Like the broader equity market, healthcare stocks experienced volatility during the third quarter, though for sector-specific reasons.
In particular, a sharp pullback in small- and mid-cap biotech stocks that started in February continued through mid-August.
However, low valuations and continued innovation have led to an uptick in mergers and acquisitions, which could help support the sector. In addition, other headwinds could prove transitory.
Andy Acker: Q3 continued to see significant volatility for the markets, and healthcare was no different, although probably for different reasons than the rest of the market. In particular, we saw a continued sell-off in biotech stocks, especially small- and mid-cap biotech stocks, that really started in February and proceeded through the middle of August.

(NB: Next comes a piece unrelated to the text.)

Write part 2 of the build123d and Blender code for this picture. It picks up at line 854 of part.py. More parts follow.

We think there were three key reasons for that sell-off. First, we have still continued uncertainty about drug-pricing policy. And there are worries about what that might do for drug pricing in the United States. We think those concerns are significantly overblown. In particular, one of the most concerning pieces of policy from the House [of Representatives], we think, is very unlikely to make it through the Senate. And given the very narrow majority for Democrats in the Senate, they really need 100% of votes to make that happen. So, we think resolution there could be helpful for the sector.
We have also seen a slowdown in merger and acquisition (M&A) activity in the first half of the year. That only recently started to pick up again, with several multibillion-dollar deals that have been announced in just the last few months.

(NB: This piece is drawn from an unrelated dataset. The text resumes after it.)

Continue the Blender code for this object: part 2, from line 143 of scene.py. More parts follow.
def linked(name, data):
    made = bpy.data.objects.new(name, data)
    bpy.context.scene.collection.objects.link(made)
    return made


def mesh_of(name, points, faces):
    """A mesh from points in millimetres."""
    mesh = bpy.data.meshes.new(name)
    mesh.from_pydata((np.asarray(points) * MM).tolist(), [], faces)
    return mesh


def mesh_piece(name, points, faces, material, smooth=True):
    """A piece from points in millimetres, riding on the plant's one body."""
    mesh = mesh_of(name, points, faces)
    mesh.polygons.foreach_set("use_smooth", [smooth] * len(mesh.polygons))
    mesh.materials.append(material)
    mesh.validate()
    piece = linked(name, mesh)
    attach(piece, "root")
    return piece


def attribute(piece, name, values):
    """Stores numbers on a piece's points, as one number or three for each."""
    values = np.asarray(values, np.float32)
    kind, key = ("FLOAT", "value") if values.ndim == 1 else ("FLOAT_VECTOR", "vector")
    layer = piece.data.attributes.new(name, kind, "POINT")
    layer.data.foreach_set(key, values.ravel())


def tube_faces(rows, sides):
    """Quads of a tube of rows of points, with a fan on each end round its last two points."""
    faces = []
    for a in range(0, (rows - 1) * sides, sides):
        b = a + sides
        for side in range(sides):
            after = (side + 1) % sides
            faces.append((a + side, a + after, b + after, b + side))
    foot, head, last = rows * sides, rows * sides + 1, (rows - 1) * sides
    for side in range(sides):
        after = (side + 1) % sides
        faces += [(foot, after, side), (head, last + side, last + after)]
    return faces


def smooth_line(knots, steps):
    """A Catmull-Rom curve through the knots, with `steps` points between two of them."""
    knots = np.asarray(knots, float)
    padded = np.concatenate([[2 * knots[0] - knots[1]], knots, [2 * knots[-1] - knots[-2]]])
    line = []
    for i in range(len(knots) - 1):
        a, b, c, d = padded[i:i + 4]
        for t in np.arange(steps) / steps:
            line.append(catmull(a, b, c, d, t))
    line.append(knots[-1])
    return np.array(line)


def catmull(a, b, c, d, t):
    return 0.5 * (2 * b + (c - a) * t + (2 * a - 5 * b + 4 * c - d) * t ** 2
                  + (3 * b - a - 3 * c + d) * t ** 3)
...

And finally, the Food and Drug Administration (FDA) remains without leadership and continues to be quite active in reviewing COVID applications. That has created some uncertainty about recent approvals and some delays around approvals. These are all factors that we think could change in the coming months that could lead to an improved outlook for biotech going forward.
Biotech and pharmaceutical stocks are trading near all-time lows as far as P/E multiples and, we think, have very low expectations. And we think this sets up the healthcare sector for a strong period of absolute and relative performance going forward.

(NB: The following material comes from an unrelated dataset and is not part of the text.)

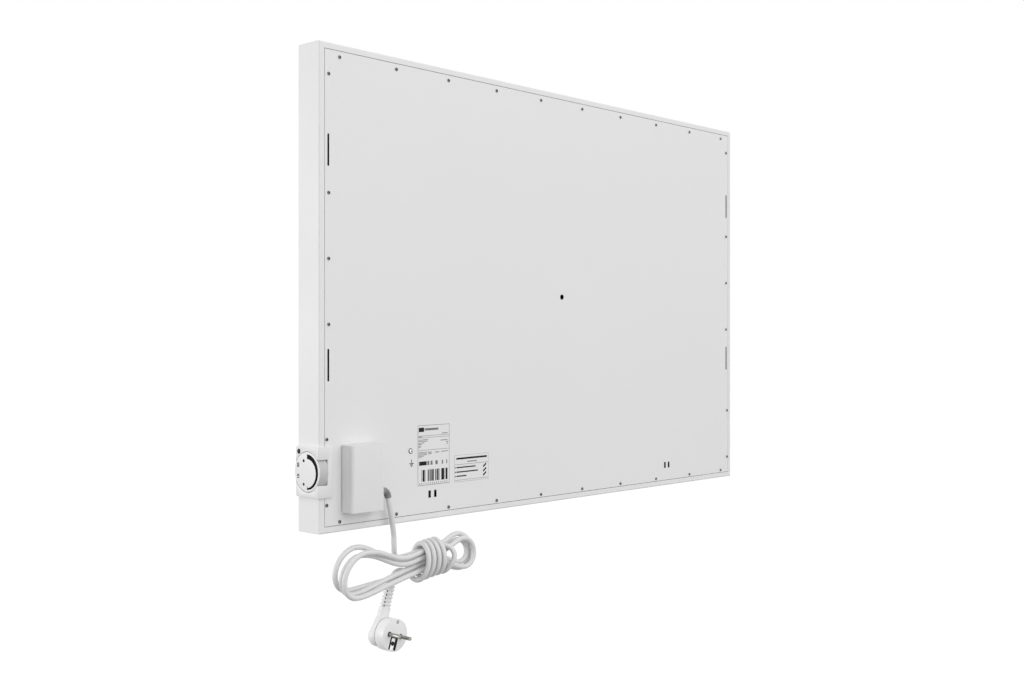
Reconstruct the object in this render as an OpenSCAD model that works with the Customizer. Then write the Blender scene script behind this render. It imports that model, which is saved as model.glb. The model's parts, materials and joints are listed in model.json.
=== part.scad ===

We think the need for M&A activity in the sector remains high. The top 20 biopharmaceutical companies are generating over $150 billion in free cash flow per year. And most of the innovation is coming from small- and mid-cap biotech stocks. So, we think M&A will recover, that will be supportive for many of these stocks. Valuations are near all-time lows, which we think also will be supportive. And importantly, the innovation in the sector remains extremely high. We are seeing advances in many different areas, from gene editing to gene therapies to new precision oncology treatments; and that is not just in therapeutics but also in medical devices, with advances in robotic surgery and advances especially in diabetes, with new continuous glucose monitors and glucose pumps that can replace the function of the pancreas for diabetic patients.
So, we remain extremely excited about the innovation we are seeing in the sector. We think the valuations are attractive, and we think this really sets up well for long-term, patient investors.
Price-to-earnings (P/E) ratio – measures share price compared to earnings per share for a stock or stocks in a portfolio.
Volatility – The rate and extent at which the price of a portfolio, security or index, moves up and down. If the price swings up and down with large movements, it has high volatility.